SMOLDEREN, Thierry, Naissances de la bande dessinée : de William Hogarth à Winsor McCay, Bruxelles, Les Impressions nouvelles, 2009.
Test
Dans le cadre de l’éducation au média et à l’information (EMI) cet article peut être étudié afin de comprendre l’historique et la construction de la bande dessinée depuis le Moyen-Age.
Il peut notamment venir en appui technique lors d’une étude de cas sur le medium que constitue la BD afin de comprendre le fonctionnement et les enjeux de la bulle dans le cadre de la bande dessinée. Il questionne son usage et ses différentes formes.

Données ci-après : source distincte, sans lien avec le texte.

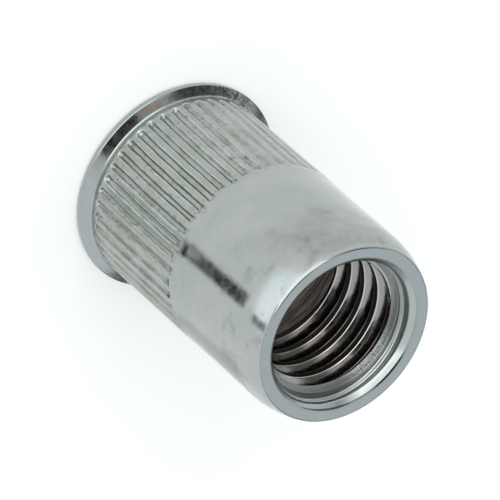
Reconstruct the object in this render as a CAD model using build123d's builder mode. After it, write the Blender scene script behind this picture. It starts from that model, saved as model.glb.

L’article peut être utilisé dans le cadre d’un projet commun EMI/EMC avec le/la documentaliste lors d’une séance sur la bande dessinée. Il sera utile de l’illustrer de planches de bande dessinée évoquées dans l’article afin d’illustrer les exemples évoqués.
Cette étude peut être entreprise dans les niveaux suivants :
– 2nde, EMC, Axe 1 : Des libertés pour la liberté, dans le cadre d’une étude de cas sur les caricatures et dessins de presse
– 5eme, EMC, liberté d’expression au travers d’une étude de cas sur les caricatures et dessins de presse.